* _Recorded information_
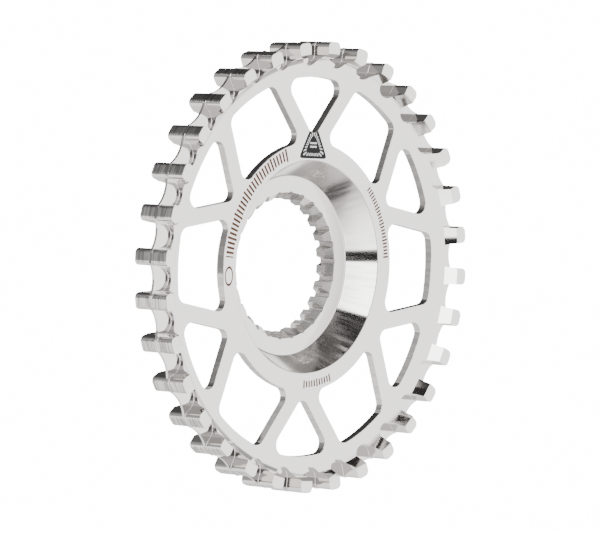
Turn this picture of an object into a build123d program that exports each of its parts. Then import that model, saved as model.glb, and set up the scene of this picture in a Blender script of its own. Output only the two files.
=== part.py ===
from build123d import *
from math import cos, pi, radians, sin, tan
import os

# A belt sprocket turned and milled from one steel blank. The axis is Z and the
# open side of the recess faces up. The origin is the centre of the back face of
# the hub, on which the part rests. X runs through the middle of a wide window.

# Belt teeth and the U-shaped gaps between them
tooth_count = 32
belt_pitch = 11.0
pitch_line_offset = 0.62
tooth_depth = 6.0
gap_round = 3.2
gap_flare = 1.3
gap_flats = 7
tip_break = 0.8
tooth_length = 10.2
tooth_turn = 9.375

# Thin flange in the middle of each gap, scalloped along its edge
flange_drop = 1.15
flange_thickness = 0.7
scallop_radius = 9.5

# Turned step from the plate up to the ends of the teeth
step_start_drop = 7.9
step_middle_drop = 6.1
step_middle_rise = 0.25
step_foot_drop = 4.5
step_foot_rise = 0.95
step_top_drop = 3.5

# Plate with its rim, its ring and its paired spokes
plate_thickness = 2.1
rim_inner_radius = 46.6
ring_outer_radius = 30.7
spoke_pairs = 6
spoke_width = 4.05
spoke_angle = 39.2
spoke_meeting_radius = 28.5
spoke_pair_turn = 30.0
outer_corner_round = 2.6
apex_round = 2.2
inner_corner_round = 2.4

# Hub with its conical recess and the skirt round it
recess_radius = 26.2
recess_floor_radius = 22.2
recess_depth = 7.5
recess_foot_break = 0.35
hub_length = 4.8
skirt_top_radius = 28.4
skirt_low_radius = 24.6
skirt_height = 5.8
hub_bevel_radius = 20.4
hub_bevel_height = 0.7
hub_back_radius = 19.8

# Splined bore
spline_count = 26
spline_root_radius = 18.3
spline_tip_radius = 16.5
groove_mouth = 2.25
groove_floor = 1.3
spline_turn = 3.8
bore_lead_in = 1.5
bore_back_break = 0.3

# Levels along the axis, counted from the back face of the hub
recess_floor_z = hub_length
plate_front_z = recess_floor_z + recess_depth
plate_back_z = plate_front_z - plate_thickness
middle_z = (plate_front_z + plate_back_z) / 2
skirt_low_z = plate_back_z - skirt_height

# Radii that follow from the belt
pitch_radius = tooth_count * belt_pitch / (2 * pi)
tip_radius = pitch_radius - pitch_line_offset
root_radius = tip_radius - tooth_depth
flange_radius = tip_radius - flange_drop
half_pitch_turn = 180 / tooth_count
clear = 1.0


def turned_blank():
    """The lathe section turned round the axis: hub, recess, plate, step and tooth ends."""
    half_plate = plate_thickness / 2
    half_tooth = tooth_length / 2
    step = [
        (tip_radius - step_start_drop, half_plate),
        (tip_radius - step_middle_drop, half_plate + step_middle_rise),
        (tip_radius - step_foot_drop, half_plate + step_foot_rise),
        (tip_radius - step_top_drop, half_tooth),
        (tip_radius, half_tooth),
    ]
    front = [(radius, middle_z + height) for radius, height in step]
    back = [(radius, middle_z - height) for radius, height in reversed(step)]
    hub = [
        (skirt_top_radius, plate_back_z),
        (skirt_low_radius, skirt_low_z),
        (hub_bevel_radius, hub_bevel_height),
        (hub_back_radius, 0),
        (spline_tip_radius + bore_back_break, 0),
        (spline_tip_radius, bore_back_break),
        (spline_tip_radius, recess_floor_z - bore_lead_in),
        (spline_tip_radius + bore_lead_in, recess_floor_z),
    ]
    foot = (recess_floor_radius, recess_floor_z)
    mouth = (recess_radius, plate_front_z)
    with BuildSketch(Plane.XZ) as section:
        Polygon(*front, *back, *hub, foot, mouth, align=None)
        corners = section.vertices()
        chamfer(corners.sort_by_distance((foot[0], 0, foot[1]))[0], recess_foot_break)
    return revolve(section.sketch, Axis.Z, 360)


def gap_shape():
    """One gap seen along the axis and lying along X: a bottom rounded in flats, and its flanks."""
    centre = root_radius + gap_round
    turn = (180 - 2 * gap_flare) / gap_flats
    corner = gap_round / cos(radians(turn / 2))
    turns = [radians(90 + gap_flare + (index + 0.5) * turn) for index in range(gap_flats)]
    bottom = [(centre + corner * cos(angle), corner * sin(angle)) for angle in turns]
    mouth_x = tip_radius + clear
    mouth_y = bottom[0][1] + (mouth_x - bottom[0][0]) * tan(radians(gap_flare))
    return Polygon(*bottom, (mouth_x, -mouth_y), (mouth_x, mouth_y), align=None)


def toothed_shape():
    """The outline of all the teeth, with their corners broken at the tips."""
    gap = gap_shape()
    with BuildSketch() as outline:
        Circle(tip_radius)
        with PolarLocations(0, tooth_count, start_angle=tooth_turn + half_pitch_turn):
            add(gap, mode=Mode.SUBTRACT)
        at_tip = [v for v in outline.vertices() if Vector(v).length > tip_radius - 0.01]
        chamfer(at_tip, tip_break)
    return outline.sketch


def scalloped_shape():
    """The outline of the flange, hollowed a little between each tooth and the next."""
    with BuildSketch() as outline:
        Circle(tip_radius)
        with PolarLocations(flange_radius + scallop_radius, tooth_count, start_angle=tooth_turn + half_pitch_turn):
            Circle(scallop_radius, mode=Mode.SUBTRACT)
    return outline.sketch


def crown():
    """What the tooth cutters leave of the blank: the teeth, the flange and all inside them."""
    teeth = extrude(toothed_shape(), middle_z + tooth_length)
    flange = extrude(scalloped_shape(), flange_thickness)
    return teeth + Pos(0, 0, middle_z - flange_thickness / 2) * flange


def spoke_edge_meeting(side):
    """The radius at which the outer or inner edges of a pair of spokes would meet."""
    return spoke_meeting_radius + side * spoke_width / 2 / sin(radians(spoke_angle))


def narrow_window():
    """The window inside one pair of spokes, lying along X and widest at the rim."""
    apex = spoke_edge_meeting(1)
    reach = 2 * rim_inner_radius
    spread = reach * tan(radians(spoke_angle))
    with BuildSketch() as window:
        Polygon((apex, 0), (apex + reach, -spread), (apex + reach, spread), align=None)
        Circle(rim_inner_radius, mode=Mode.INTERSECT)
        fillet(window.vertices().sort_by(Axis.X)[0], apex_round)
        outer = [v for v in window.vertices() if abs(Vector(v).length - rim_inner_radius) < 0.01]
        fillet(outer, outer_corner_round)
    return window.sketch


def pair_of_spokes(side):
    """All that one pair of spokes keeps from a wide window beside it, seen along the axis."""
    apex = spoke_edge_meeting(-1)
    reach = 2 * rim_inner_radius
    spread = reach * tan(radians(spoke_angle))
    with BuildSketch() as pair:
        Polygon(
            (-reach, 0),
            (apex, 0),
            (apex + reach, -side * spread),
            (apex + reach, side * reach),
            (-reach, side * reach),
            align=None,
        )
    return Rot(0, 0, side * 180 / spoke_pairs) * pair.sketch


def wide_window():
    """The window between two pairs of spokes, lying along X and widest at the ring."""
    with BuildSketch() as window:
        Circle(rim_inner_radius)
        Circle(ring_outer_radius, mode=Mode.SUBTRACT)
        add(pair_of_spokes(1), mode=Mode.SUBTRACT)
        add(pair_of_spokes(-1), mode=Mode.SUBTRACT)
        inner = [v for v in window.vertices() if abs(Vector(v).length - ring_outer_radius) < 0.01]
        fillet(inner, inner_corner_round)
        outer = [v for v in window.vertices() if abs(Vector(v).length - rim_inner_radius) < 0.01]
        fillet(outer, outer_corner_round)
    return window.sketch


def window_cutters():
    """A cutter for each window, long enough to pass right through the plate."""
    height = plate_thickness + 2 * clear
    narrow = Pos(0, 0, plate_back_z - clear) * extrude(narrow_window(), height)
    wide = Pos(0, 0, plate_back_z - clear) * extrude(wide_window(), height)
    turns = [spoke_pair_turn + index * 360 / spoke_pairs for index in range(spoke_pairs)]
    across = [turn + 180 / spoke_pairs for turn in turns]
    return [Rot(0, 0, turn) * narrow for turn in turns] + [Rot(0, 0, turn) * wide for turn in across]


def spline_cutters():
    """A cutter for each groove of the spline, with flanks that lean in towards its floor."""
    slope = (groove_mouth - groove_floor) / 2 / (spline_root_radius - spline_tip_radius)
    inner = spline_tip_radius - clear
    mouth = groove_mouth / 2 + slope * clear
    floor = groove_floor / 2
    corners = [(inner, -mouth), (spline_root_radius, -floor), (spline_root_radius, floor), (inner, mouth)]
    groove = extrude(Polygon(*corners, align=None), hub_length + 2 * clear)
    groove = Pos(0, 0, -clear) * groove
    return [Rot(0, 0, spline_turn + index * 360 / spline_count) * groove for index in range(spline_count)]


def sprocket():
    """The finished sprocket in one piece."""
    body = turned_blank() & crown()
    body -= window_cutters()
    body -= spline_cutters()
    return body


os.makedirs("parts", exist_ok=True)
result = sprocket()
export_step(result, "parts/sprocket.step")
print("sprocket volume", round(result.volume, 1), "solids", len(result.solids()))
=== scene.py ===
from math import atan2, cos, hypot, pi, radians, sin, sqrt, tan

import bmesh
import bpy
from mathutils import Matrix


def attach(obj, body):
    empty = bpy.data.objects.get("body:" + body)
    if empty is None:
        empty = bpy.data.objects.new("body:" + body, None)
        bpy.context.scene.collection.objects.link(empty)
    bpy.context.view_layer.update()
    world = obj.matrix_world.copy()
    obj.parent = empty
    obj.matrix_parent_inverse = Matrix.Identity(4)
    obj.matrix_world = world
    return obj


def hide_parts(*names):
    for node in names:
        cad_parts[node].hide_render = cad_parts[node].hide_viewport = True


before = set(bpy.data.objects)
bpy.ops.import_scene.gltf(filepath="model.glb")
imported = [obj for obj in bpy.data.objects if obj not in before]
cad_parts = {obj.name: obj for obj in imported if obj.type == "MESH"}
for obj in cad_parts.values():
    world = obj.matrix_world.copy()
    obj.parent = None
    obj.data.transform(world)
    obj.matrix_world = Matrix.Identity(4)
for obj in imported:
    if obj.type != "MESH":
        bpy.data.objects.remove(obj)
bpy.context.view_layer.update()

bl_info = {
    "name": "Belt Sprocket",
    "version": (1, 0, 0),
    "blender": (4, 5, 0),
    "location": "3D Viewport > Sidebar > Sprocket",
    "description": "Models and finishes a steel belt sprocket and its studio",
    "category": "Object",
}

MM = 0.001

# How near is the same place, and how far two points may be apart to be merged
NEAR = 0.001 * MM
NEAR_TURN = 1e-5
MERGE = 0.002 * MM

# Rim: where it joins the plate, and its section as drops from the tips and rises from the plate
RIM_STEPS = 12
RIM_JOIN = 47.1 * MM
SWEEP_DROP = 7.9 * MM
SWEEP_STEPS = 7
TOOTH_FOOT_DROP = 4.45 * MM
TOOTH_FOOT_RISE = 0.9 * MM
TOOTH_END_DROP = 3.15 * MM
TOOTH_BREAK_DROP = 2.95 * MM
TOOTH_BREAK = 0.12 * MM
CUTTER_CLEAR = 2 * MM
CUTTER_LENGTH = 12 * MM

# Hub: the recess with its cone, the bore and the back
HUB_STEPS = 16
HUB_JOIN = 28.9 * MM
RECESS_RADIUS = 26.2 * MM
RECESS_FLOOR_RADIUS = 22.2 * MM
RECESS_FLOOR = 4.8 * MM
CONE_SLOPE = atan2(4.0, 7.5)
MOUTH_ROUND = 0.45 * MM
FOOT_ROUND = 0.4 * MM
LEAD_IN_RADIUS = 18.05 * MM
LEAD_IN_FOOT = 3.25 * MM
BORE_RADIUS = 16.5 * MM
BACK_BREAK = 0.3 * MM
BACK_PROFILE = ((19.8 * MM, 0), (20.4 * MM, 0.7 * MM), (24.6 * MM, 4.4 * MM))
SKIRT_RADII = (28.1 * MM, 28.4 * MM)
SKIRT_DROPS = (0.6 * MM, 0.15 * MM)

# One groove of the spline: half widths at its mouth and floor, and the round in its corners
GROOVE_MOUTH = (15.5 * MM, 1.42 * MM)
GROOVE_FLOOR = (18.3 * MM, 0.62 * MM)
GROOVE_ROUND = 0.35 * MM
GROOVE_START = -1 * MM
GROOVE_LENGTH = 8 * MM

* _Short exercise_
Look at the material above and copy, word for word, its lines from the first through the one containing "# the hub, on".

* _Exercise response_
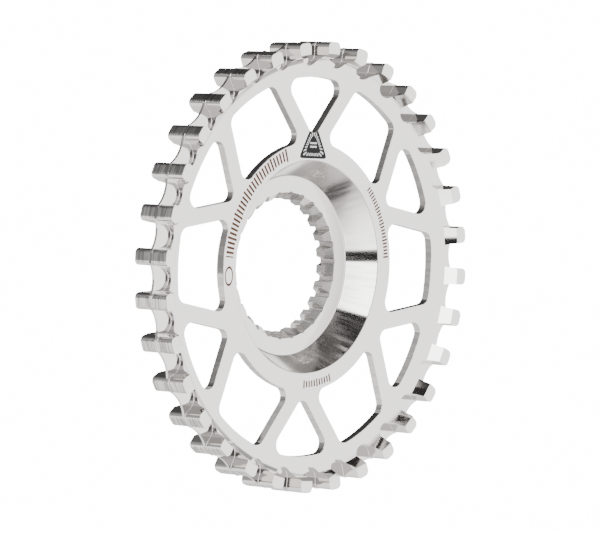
Turn this picture of an object into a build123d program that exports each of its parts. Then import that model, saved as model.glb, and set up the scene of this picture in a Blender script of its own. Output only the two files.
=== part.py ===
from build123d import *
from math import cos, pi, radians, sin, tan
import os

# A belt sprocket turned and milled from one steel blank. The axis is Z and the
# open side of the recess faces up. The origin is the centre of the back face of
# the hub, on which the part rests. X runs through the middle of a wide window.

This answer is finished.